Sobre a situação em Espadim, ela descreveu: "Nos fazia muita falta a carne de burro; algumas famílias comeram cães, sapos, serpentes; os meninos tornaram-se fracos como esqueletos, mas a mortandade seguia levando crianças e velhas. Sobretudo os dias de chuva eram fatais: amanheciam hirtos, gelados, esses pobres que ainda ontem buscavam seu sustento".

Ainda em Espadim, a francesa, à procura de comida, se viu perdida no matagal: "Quando escureceu, enlouqueci de dor pensando nas aflições que minha mãe teria não nos vendo voltar. Pus-me a chorar e a gritar sem juízo".

De acordo com Doratioto, "a maior parte das mortes na guerra —quer do lado paraguaio, quer do lado aliado, principalmente brasileiro— foi causada por doenças e exaustão física, não por combates". As "destinadas", que não recebiam comida dos soldados que as vigiavam, são um símbolo dessa realidade. "Mulheres, como Dorothée, com uma situação social mais privilegiada, ainda podiam comprar comida, trocar joias por um quilo de carne, coisas assim. Mas tudo isso acabou, e a miséria foi se instalando".

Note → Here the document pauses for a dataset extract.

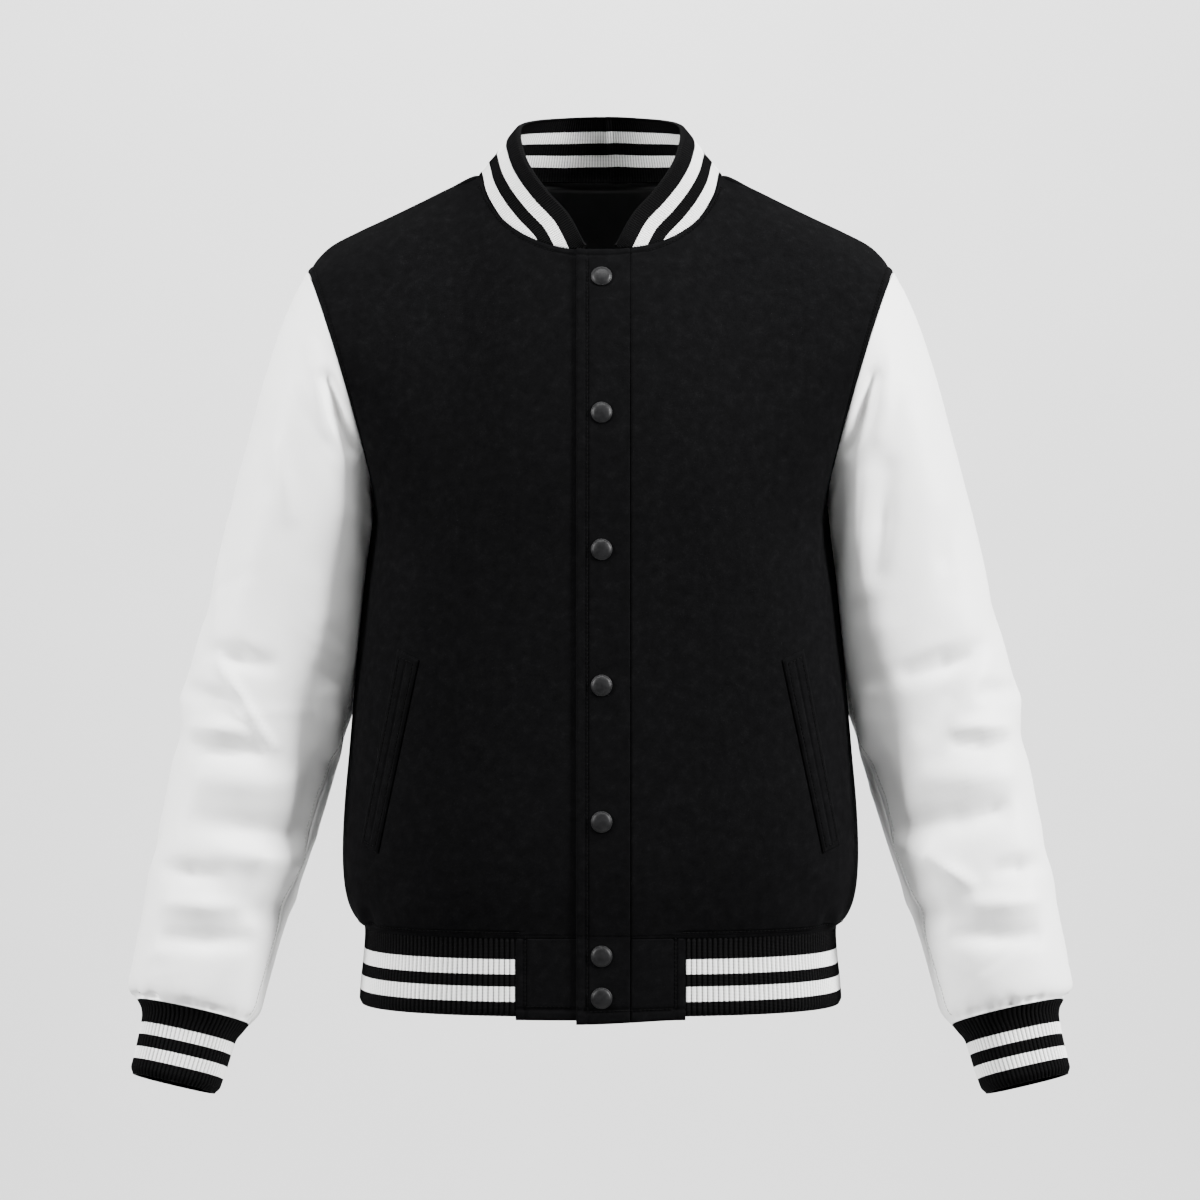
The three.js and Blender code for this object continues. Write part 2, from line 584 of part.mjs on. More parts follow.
// The path of the hem rib from the left tab, round the back, to the right tab.
function hemPath() {
  const start = (row) => shareAt(-1, TAB_END, row);
  return (share, row) => {
    const front = 1 - start(row);
    const total = 2 * front + 2;
    const along = share * total;
    if (along <= front) return bodyAt(-1, start(row) + along, row);
    if (along <= front + 2) return bodyAt(1, 1 - (along - front), row);
    return bodyAt(-1, -1 + (along - front - 2), row);
  };
}

function hemRib() {
  const at = hemPath();
  let girth = 0;
  for (let i = 0; i < 100; i += 1) {
    girth += length(minus(at((i + 1) / 100, 1).point, at(i / 100, 1).point));
  }
  return ribbed([0, HEM_ROW - 0.014], Math.round(girth / HEM_RIB_PITCH), 80, at, false);
}

// The neck seam as the panels have it: straight between their points, half of it from the
// front end to the middle of the back.
function neckSeam(side) {
  const row = TOP_ROW - 0.012;
  const front = side > 0 ? (u) => lappedAt(u, row).point : (u) => plainFront(-u, row).point;
  const start = side > 0 ? leftColumns(row)[0] : 0;
  const points = [front(start)];
  COLUMNS.filter((u) => u > start + 0.01 && u <= NECK_SHARE).forEach((u) => points.push(front(u)));
  COLUMNS.filter((u) => u < NECK_SHARE).reverse()
    .forEach((u) => points.push(plainBack(side * u, row).point));
  const first = side > 0 ? lappedAt(shareAt(-1, COLLAR_END, row), row).point
    : mix(points[0], points[1], COLLAR_END / Math.abs(points[1][0]));
  return side > 0 ? [first, ...points] : [first, ...points.slice(1)];
}

function alongPath(points, share) {
  const steps = points.slice(1).map((p, i) => length(minus(p, points[i])));
  let rest = share * steps.reduce((a, b) => a + b, 0);
  let i = 0;
  while (i < steps.length - 1 && rest > steps[i]) {
    rest -= steps[i];
    i += 1;
  }
  return mix(points[i], points[i + 1], rest / steps[i]);
}

function collar() {
  const seams = { 1: neckSeam(1), '-1': neckSeam(-1) };
  const full = COLLAR[COLLAR.length - 1].seam;
  const surface = (share, height) => {
    const side = share <= 0.5 ? 1 : -1;
    const part = share <= 0.5 ? 2 * share : 2 - 2 * share;
    const seam = alongPath(seams[side], part);
    const top = [0, 1, 2].map((axis) => through(COLLAR.map((row) => row.seam),
      COLLAR.map((row) => row.top[axis]), part * full));
    const lap = side > 0 ? lapLift(seam[0]) * ease(4, 12, seam[0]) : 0;
    const edge = plus(mirror(side, top), [0, -1, 0], lap);
    const run = unit(minus(alongPath(seams[side], Math.min(1, part + 0.01)),
      alongPath(seams[side], Math.max(0, part - 0.01))));
    const slant = minus(edge, seam);
    const up = unit(plus(slant, run, -dot(slant, run)));
    return mix(plus(seam, up, COLLAR_GAP + COLLAR_GAP_LAPPED * lap), edge, height);
  };
  const at = (share, height) => {
    const step = 0.004;
    const along = minus(surface(Math.min(1, share + step), height),
      surface(Math.max(0, share - step), height));
    const up = minus(surface(share, 1), surface(share, 0));
    const normal = unit(cross(up, along));
    const out = dot(normal, [surface(share, 0.5)[0], surface(share, 0.5)[1], 20]) < 0
      ? normal.map((c) => -c) : normal;
    const bulge = COLLAR_BULGE * 4 * height * (1 - height) * ease(0.1, 0.25, Math.min(share, 1 - share));
    return { point: plus(surface(share, height), out, bulge), normal: out };
  };
  return ribbed([0, 0.5, 1], Math.round(2 * full / COLLAR_RIB_PITCH), 60, at, false);
}

// A welt lies on the front between two slanting edges.
function welt(side) {
  const [a, b, c, d] = WELT.corners;
  const rowOf = (z) => {
    let lo = HEM_ROW;
    let hi = ARM_ROW;
    for (let i = 0; i < 30; i += 1) {
      const row = (lo + hi) / 2;
      if (PATCHES[-1](MIDDLE_COLUMN, row)[2] < z) lo = row;
      else hi = row;
    }
    return (lo + hi) / 2;
  };
  const at = (across, down) => {
    const left = mix(a, d, down);
    const right = mix(b, c, down);
    const [x, z] = mix(left, right, across);
    const row = rowOf(z);
    const { point, normal } = bodyAt(-1, shareAt(-1, side * x, row), row);
    return { point: plus(point, normal, WELT.thick + 0.4), normal };
  };
  return wallOf(span(0, 1, 6), () => span(0, 1, 2), at, WELT.thick);
}

function snap(z) {
  const row = span(0, TOP_ROW, 1200).reduce((best, r) => {
    const gap = (k) => Math.abs(PATCHES[-1](MIDDLE_COLUMN, k)[2] - z);
    return gap(r) < gap(best) ? r : best;
  }, 0);
  const { point, normal } = bodyAt(-1, shareAt(-1, SNAP.x, row), row, LAP_LIFT + SNAP.gap);
  const { radius, height, sides } = SNAP;
  const profile = [[0, 0], [radius, 0], [radius, 0.28 * height], [0.72 * radius, 0.78 * height],
    [0, height]].map(([r, h]) => new THREE.Vector2(r, h));
  const geometry = new THREE.LatheGeometry(profile, sides);
  const turn = new THREE.Quaternion().setFromUnitVectors(new THREE.Vector3(0, 1, 0),
    new THREE.Vector3(...normal));
  geometry.applyQuaternion(turn);
  geometry.translate(...point);
  return geometry;
}

const group = new THREE.Group();
group.name = 'varsity_jacket';

function add(name, colour, geometry) {
  const mesh = new THREE.Mesh(geometry, new THREE.MeshStandardMaterial(COLOURS[colour]));
  mesh.name = name;
  group.add(mesh);
}

add('front_left', 'wool', wallOf(BODY_ROW_LIST, leftColumns, lappedAt, WALL));
add('front_right', 'wool', wallOf(BODY_ROW_LIST, rightColumns, plainFront, WALL));
add('back', 'wool', wallOf(BODY_ROW_LIST, backColumns, plainBack, WALL));
const { front: FRONT_SEAM, back: BACK_SEAM } = SLEEVE_SEAMS;
add('top_sleeve_left', 'leather', sleevePanel(1, BACK_SEAM, FRONT_SEAM + 360));
add('top_sleeve_right', 'leather', sleevePanel(-1, BACK_SEAM, FRONT_SEAM + 360));
add('under_sleeve_left', 'leather', sleevePanel(1, FRONT_SEAM, BACK_SEAM));
add('under_sleeve_right', 'leather', sleevePanel(-1, FRONT_SEAM, BACK_SEAM));
add('collar', 'rib', collar());
add('cuff_left', 'rib', cuff(1));
add('cuff_right', 'rib', cuff(-1));
add('hem_rib', 'rib', hemRib());
add('hem_tab_left', 'wool', frontStrip(TAB_ROW_LIST, PLACKET_SEAM + 2 * HALF_SEAM, TAB_EDGE, 3,
  lappedAt));
add('hem_tab_right', 'wool', frontStrip(TAB_ROW_LIST, -TAB_EDGE, UNDERLAP_EDGE, 5, plainTab));
add('placket', 'wool', frontStrip([...TAB_ROW_LIST, ...BODY_ROW_LIST.slice(1)], PLACKET_EDGE,
  PLACKET_SEAM, 2, lappedAt));
add('pocket_welt_left', 'wool', welt(1));
add('pocket_welt_right', 'wool', welt(-1));
SNAP_HEIGHTS.forEach((z, i) => add(`snap_${i + 1}`, 'snap', snap(z)));

export default group;
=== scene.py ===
import math

import bpy
import numpy as np
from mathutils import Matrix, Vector


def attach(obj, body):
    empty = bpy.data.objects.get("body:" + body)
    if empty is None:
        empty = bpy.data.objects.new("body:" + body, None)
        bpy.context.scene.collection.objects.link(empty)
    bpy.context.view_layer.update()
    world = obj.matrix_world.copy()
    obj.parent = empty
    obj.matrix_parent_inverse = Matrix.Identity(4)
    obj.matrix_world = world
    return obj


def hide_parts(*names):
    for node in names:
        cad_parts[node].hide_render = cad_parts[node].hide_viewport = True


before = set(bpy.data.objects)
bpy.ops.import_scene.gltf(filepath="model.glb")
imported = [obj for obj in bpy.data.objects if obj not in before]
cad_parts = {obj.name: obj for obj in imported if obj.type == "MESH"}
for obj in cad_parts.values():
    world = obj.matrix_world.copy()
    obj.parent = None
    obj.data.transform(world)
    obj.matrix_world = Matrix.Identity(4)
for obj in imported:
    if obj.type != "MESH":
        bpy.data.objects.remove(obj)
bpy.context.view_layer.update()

# Varsity jacket in its worn form. Lengths in this script are millimetres until a mesh is made.
# The front faces minus Y, the wearer's left is plus X.

MM = 0.001
# Thickness of wool and leather, gap at the sleeve's seam, and how square a section of the body is.
WALL = 2.0
SEAM = 0.45
ROUNDNESS = 2.6

# Places across the front, by x: the free edge and the seam of the placket, the hidden edge of the
# other front, the outer edge of a tab of the waistband and the start of the rib beside it.
PLACKET_EDGE = -18.7
PLACKET_SEAM = 22.6
UNDERLAP_EDGE = 19.0
TAB_EDGE = 65.2
TAB_END = 65.4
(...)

Uma dúvida surge nas primeiras páginas do depoimento de Dorothée: havia razão para que o Paraguai desconfiasse da lealdade dela e da sua família ao governo do país?

"Eles foram presos em 1868 por uma suposta conspiração contra Solano López, uma conspiração da qual teriam participado cerca de 2.000 pessoas, quase toda a elite de Assunção. Não há lógica nisso e também não existe um documento que mostre que isso tivesse uma base real", afirma o historiador. Em outras palavras, as sucessivas derrotas paraguaias alimentavam as paranoias do ditador, que via conspirações por todos os lados.

No posfácio, Doratioto explica como Solano López assumiu o poder e como sua imagem sofreu alterações ao longo dos séculos 19 e 20. Apresenta ainda as motivações para a guerra e lembra como as mulheres, brasileiras e paraguaias, atuaram no conflito. O mais interessante, porém, está nas revelações sobre o paradeiro de Dorothée depois de ser libertada, uma pesquisa que tomou quase um ano do historiador.

Prisioneiros de guerra no acampamento de San Fernando retratados no 'Álbum da Guerra do Paraguai', de 1893 - Biblioteca Nacional do Paraguai/Divulgação

Ela começou uma outra vida em Chivilcoy, cidade a cerca de 150 km de Buenos Aires, onde se casou novamente —o primeiro marido havia sido morto pelos homens de Solano López. Além de atuar como professora, escritora e jornalista, participou de campanhas beneficentes, como o combate à varíola, e ajudou a fundar uma biblioteca.

Depois de enfrentar o inferno nas matas paraguaias, construiu uma trajetória admirável na Argentina e morreu aos 87 anos em 1932. É inevitável a constatação: Dorothée renderia um filme e tanto.

Erramos: o texto foi alterado

Por erro de edição, o resumo da reportagem informou que a francesa Dorothée Duprat de Lasserre estava radicada no Uruguai em vez do Paraguai.